> [Required task]: Can you pull out each line of the data below that includes the word "empty"?

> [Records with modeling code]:
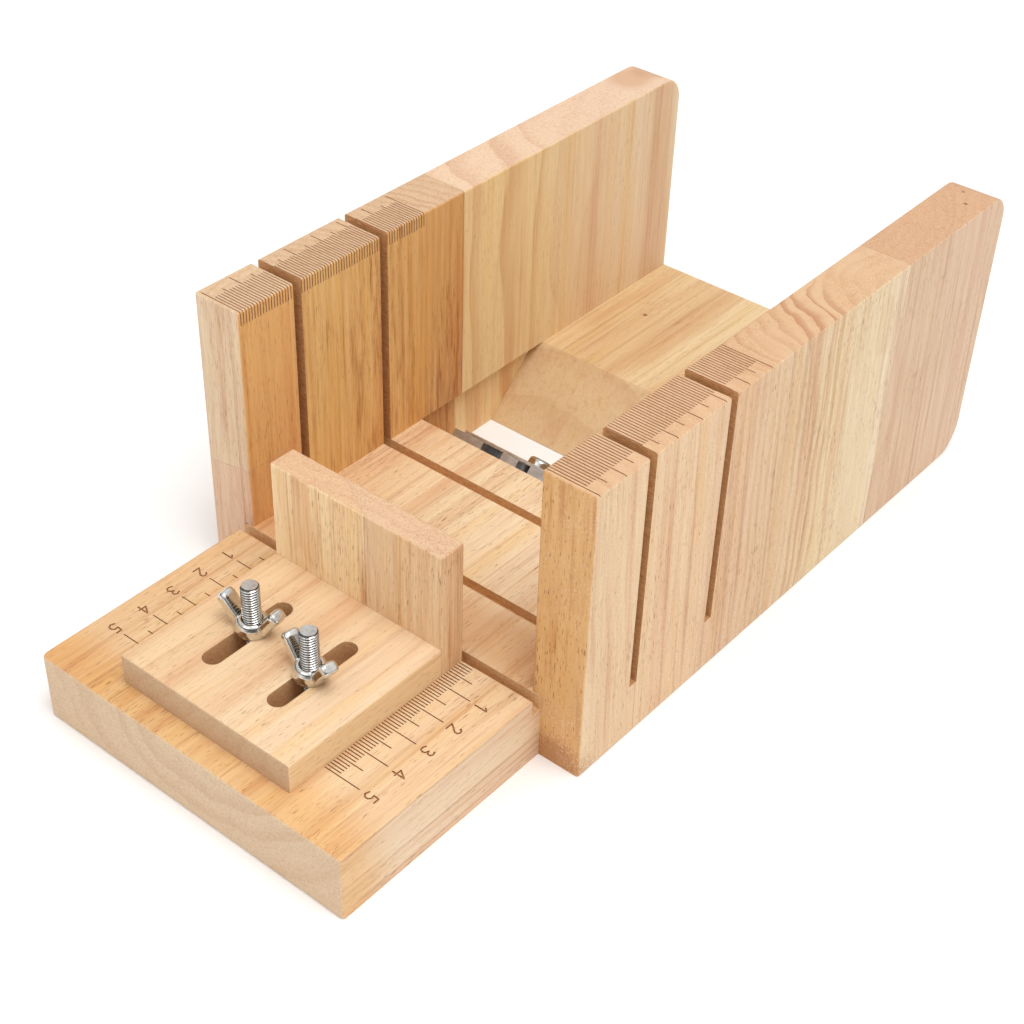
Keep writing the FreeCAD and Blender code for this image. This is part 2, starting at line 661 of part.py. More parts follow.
def right_wall():
    joint = from_front("dims.right_joint")
    front_stave = wall_stave("right_wall_front_stave", 1, WALL_FRONT, joint, False, True)
    cut_kerf(front_stave, 1, "dims.kerf_first")
    cut_kerf(front_stave, 1, "dims.kerf_second")
    wall_dowel_holes(front_stave, 1, FRONT_DOWELS)
    engrave_wall_top(front_stave, 1, *WHOLE_LINES)
    node(front_stave)

    rear_stave = wall_stave("right_wall_rear_stave", 1, joint, WALL_REAR, True, False)
    wall_dowel_holes(rear_stave, 1, REAR_DOWELS)
    node(rear_stave)


def dowel(name, radius, length, turn, bindings):
    """A plain dowel: a cylinder whose sizes and place are bound to the sheet."""
    cylinder = DOC.addObject("Part::Cylinder", name)
    cylinder.setExpression("Radius", radius)
    cylinder.setExpression("Height", length)
    cylinder.Placement = Placement(Vector(), turn)
    for axis, expression in bindings.items():
        cylinder.setExpression(f"Placement.Base.{axis}", expression)
    return cylinder


def wall_dowels(label, side):
    """Blind dowels between a wall and the edges of both floor boards."""
    along_x = Rotation(Vector(0, 1, 0), 90)
    length = "dims.dowel_in_base + dims.dowel_in_wall"
    start = f"{HALF_BASE} - dims.dowel_in_base" if side > 0 else f"-({HALF_BASE}) - dims.dowel_in_wall"
    pieces = []
    for place in FRONT_DOWELS + REAR_DOWELS:
        bindings = {"x": start, "y": from_front(place), "z": f"{FLOOR} / 2"}
        pieces.append(dowel("dowel", "dims.dowel_diameter / 2", length, along_x, bindings))
    return node(group(label, pieces))


def group(label, pieces):
    """Identical pieces kept as separate solids of one node."""
    compound = DOC.addObject("Part::Compound", label)
    compound.Links = pieces
    return compound


# ---- sliding stop ----


def stop_foot():
    """Foot of the stop: a board with two slots that ride on the bolts."""
    body = new_body("stop_foot")
    half = "dims.stop_width / 2"
    front, rear = from_front("dims.foot_front"), from_front("dims.fence_front")
    profile = sketch_on(body, "XY_Plane", "profile", FLOOR)
    draw_box(profile, f"-{half}", half, front, rear)
    pad(body, profile, "dims.foot_thickness")
    edges = [{"x": half, "z": FOOT_TOP}, {"x": f"-{half}", "z": FOOT_TOP}, {"y": front, "z": FOOT_TOP}]
    edges += [{"x": half, "y": front}, {"x": f"-{half}", "y": front}]
    round_edges(body, edges, "dims.ease_radius")
    slots = sketch_on(body, "XY_Plane", "slots", FLOOR)
    radius = "dims.slot_width / 2"
    for side in ("-", ""):
        low = f"{from_front('dims.slot_front')} + {radius}"
        high = f"{from_front('dims.slot_rear')} - {radius}"
        draw_slot(slots, f"{side}dims.bolt_spread", low, high, radius)
    pocket(body, slots, "dims.foot_thickness", along_normal=True)

    holes = sketch_on(body, "XZ_Plane", "dowel_holes", f"-({rear})")
    draw_stop_dowels(holes)
    pocket(body, holes, "dims.small_dowel_in_foot + dims.dowel_gap", along_normal=True)
    return node(body)


def draw_stop_dowels(sketch, places=STOP_DOWELS):
    middle = f"{FLOOR} + dims.foot_thickness / 2"
    for place in places:
        draw_circle(sketch, place, middle, "dims.small_dowel_diameter / 2")


def fence_stave(label, free_edge, dowel_place):
    """Half of the fence. The halves meet at a scarf, and each has one dowel into the foot."""
    body = new_body(label)
    front = from_front("dims.fence_front")
    rear = f"{front} + dims.fence_thickness"
    top = f"{FLOOR} + dims.fence_height"
    profile = sketch_on(body, "XY_Plane", "profile", FLOOR)
    joint = [("dims.fence_joint_front", front), ("dims.fence_joint_rear", rear)]
    draw_outline(profile, [(free_edge, front)] + joint + [(free_edge, rear)])
    pad(body, profile, "dims.fence_height")
    edges = [{"x": free_edge, "y": front}, {"x": free_edge, "y": rear}, {"x": free_edge, "z": top}]
    edges += [{"y": front, "z": top}, {"y": rear, "z": top}]
    round_edges(body, edges, "dims.ease_radius")
    hole = sketch_on(body, "XZ_Plane", "dowel_hole", f"-({front})")
    draw_stop_dowels(hole, [dowel_place])
    pocket(body, hole, "dims.small_dowel_in_fence + dims.dowel_gap")
    return node(body)


def stop_fence():
    half = "dims.stop_width / 2"
    fence_stave("stop_fence_left_stave", f"-{half}", STOP_DOWELS[0])
    fence_stave("stop_fence_right_stave", half, STOP_DOWELS[1])


def stop_dowels():
    along_y = Rotation(Vector(1, 0, 0), -90)
    length = "dims.small_dowel_in_foot + dims.small_dowel_in_fence"
    pieces = []
    for place in STOP_DOWELS:
        bindings = {
            "x": place,
            "y": from_front("dims.fence_front - dims.small_dowel_in_foot"),
            "z": f"{FLOOR} + dims.foot_thickness / 2",
        }
        pieces.append(dowel("stop_dowel", "dims.small_dowel_diameter / 2", length, along_y, bindings))
    return node(group("stop_dowels", pieces))


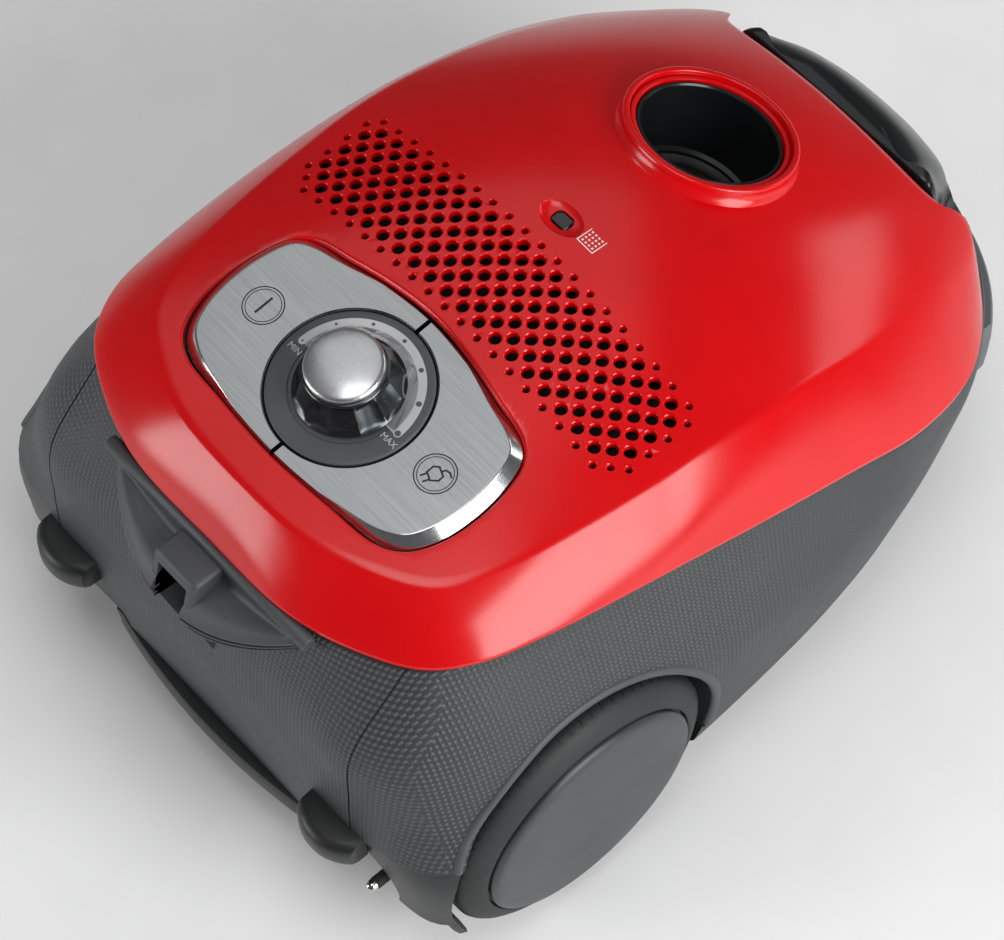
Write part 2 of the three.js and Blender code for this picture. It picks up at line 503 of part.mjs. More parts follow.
const petal = (i) => rod(2.6, 3, 30, 8).translate(23.2, 0, 0).rotateZ(((i + 0.5) / KNOB.petals) * Math.PI * 2);
const skirtProfile = [[0, 0.9], [KNOB.skirtR, 0.9], [KNOB.skirtR, 3.4], [KNOB.capR + 0.6, 14.6], [0, 14.6]];
const flutes = Array.from({ length: KNOB.petals }, (_, i) => petal(i));
add('knob_skirt', onPanel(cut(turned(skirtProfile, 36), ...flutes)), finish('#5c6064', 0.2, 1));
const capProfile = [[0, 14.9], [KNOB.capR, 14.9], [KNOB.capR, 17], [KNOB.capR - 1, 18], [8, KNOB.height - 0.4],
  [0, KNOB.height]];
add('knob_cap', onPanel(turned(capProfile, 32)), brushedMetal);
add('knob_shaft', onPanel(rod(3.9, -21.5, 0.6, 16)), steel);

// ---- Exhaust filter under the perforated field ----

add('exhaust_filter', box(-78, 78, -50, -6, 170, 190), filterWhite);

// ---- Front latch ----

const latchPlan = (front, back, half) => [[0, back], [half * 0.6, back], [half, back + 1], [half - 1, back + 6],
  [half * 0.72, front - 6], [half * 0.4, front - 1.5], [0, front]];
const latchRings = [[latchPlan(183, 164, LATCH.halfWidth), 117], [latchPlan(182, 154, LATCH.halfWidth), 121],
  [latchPlan(176, 152.2, LATCH.halfWidth), 131], [latchPlan(168, 151.8, LATCH.halfWidth - 2), 141],
  [latchPlan(160, 152.5, LATCH.halfWidth - 7), 146]];
const latchHandle = loft(latchRings.map(([half, z]) => atHeight(outline(half, 0, 40), z)));
add('latch_handle', latchHandle, glossBlack);
add('latch_catch', box(-12, 12, 153, 159, 111.3, 115), black);

export default vacuum;
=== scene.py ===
# %% [markdown]
# # A canister vacuum cleaner
# The cleaner has a glossy red cover over a grey body on two large side wheels and a small front caster.
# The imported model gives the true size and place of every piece, and this script dresses each one.
# It works in metres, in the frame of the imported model: +Y is the hose end, +Z is up, +X is the right side.

# %% Load the frame
import math

import bmesh
import bpy
from mathutils import Matrix, Vector
from mathutils.bvhtree import BVHTree


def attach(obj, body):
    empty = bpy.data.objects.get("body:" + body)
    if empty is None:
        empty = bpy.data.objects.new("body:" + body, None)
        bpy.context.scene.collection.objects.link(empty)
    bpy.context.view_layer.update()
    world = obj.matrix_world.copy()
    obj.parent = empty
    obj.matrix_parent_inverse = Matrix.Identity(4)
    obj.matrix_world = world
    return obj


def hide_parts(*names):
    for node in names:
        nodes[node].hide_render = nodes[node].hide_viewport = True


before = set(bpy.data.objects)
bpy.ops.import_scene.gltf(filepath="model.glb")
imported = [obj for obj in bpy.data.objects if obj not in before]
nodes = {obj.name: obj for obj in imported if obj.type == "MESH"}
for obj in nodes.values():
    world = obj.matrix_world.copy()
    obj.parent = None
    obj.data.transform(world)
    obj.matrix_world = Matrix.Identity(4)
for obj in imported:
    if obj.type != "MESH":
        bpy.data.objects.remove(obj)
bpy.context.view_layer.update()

MM = 0.001

# %% [markdown]
# ## Camera
# The camera stands behind and to the right of the cleaner and looks steeply down on it.
# A long lens keeps the far end nearly as large as the near one, as in a catalogue picture.

# %% Camera
CAMERA_PLACE = Vector((0.5652, -0.5244, 1.3335))
CAMERA_RIGHT = Vector((0.6641, 0.7476, 0.0))
CAMERA_UP = Vector((-0.6426, 0.5708, 0.5111))

lens = bpy.data.cameras.new("catalogue_lens")
lens.lens = 134.6
lens.sensor_width = 36
lens.clip_start = 0.05
camera = bpy.data.objects.new("catalogue_camera", lens)
turn = Matrix((CAMERA_RIGHT, CAMERA_UP, CAMERA_RIGHT.cross(CAMERA_UP))).transposed()
camera.matrix_world = Matrix.Translation(CAMERA_PLACE) @ turn.to_4x4()
bpy.context.scene.collection.objects.link(camera)
bpy.context.scene.camera = camera
print("camera", [round(v, 3) for v in camera.location])

# %% [markdown]
# ## Light
# Glossy plastic shows its shape by what it mirrors, so the lights are large soft panels.
# One long panel low on the right draws the pale streak along the red side band, one behind does the same
# for the back, and a broad one overhead lights the top evenly.

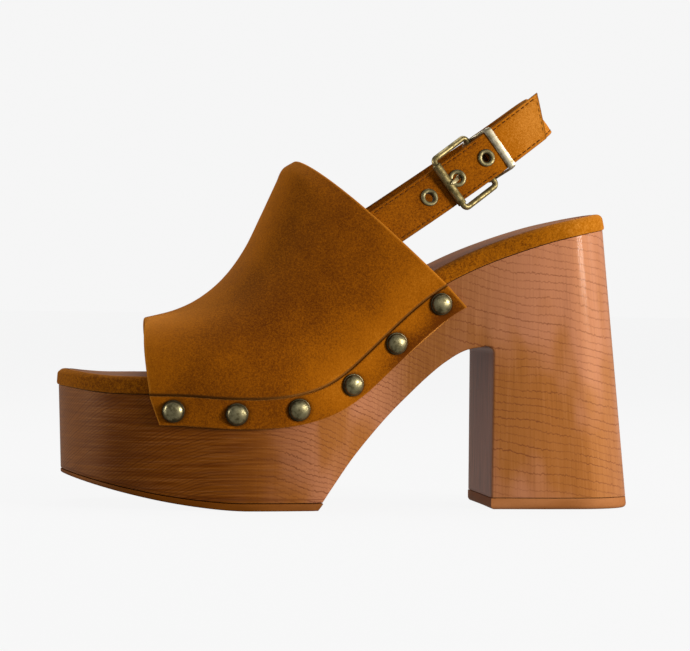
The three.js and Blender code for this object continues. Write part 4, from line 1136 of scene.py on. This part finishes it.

> [Finished task]:
    empty = bpy.data.objects.get("body:" + body)
    if empty is None:
        empty = bpy.data.objects.new("body:" + body, None)
        bpy.context.scene.collection.objects.link(empty)
    obj.parent = empty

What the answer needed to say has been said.